Progress rarely begins with better tools alone. It begins when someone decides that a long-accepted frustration deserves to be taken seriously. 

This pattern is not unique to electronics. 

Every large organisation has its own version of the thing everyone just deals with. It might be a spreadsheet no one fully trusts, a manual approval step that exists only because it always has, or a process so fragile that only one person knows how it actually works — and everyone is quietly relieved when they are not on holiday. 

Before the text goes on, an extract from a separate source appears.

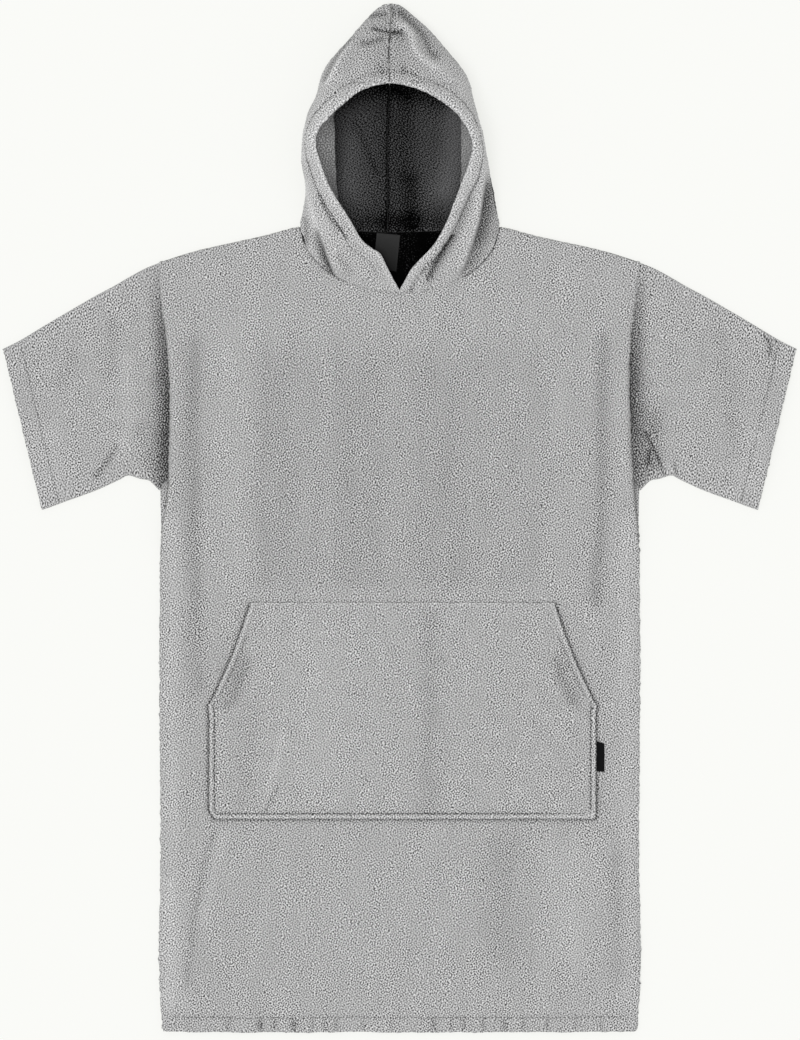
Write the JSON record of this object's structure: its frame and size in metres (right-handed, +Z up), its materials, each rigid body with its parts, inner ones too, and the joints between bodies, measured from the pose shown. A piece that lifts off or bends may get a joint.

These issues survive not because they are difficult to solve, but because they are rarely visible at the right level. By the time leadership hears about them, they have already been normalised. 

My advice is simple. 

Pay close attention to the phrases people use when describing friction. Everyone does it this way. Its quicker if I just fix it myself. Its not ideal, but it works. Those sentences are early warning signs. 

They usually indicate hidden cost, unowned responsibility, and a system that relies on goodwill rather than design. Left unchallenged, they scale remarkably well — just not in a way you would ever choose if you were starting again. 

And a note of caution. If a problem has been around for ten or twenty years, it does not automatically mean it is hard. Sometimes it just means it has never been important enough to the right person at the right time. 

If you ever want a reliable source of valuable opportunities, start by asking your most capable people what they spend time on that they believe should not be their job. You will not hear about innovation or strategy. You will hear about workarounds. That is usually where the real leverage is hiding. 

Final Thought

The real cost of “just building the CAD model” was never the time spent creating it. It was the decades spent assuming the problem couldn’t be solved. 

Sometimes the most meaningful improvements come not from working harder, but from finally challenging the assumptions everyone else has learned to live with.